Mai 68, la Belle Ouvrage, de Jean-Luc Magneron @ WIDE

On se souvient du sourire narquois de Cohn-Bendit face à un CRS. On se souvient aussi des voitures en feu et des jets de pavés… Inédit en salles, Mai 68, la belle ouvrage, dénonce avec force la répression du mouvement ouvrier et étudiant.

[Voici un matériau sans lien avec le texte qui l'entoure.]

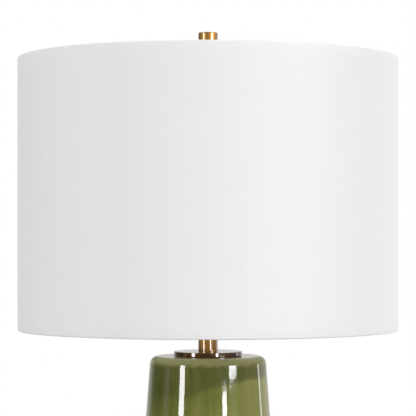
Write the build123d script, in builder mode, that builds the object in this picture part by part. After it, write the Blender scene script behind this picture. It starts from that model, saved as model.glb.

Interviewé en juin 1968, le général de Gaulle se félicitait du travail des forces de l’ordre durant les événements de mai. Aucun mort n’était à déplorer et le nombre de blessés fut limité. Successeur de Maurice Papon, le préfet de police Maurice Grimaud avait d’ailleurs eu des mots forts : « Frapper un manifestant tombé à terre, c’est se frapper soi-même en apparaissant sous un jour qui atteint toute la fonction policière ». Vue du Quartier latin, la situation aura pourtant semblé bien différente. Humiliations, menaces, passages à tabac, usages illégaux de certaines armes : c’est d’une violence systématique dont témoignent les étudiants, riverains, médecins et journalistes interrogés par Jean-Luc Magneron.

Politique du bâton

Tourné à chaud, Mai 68, la belle ouvrage, a l’ambition d’instruire le procès de l’état. Un étudiant évoque une « démocratisation du coup de matraque » pour décrire ce qui se passait dans les commissariats. En vérité, le traitement était pire pour les étrangers et les femmes. De parole en parole, Paris apparaît comme une ville assiégée où rôdent des spectres infamants. Ainsi de ce camp improvisé où, ceinturés par les barbelés et les projecteurs, les détenus se trouvaient entassés. à l’heure où des tanks sont envoyés à Notre-Damedes- Landes pour déloger une poignée de Zadistes, Mai 68 se révèle comme une étape-clé dans la criminalisation des luttes politiques et la militarisation de l’espace public.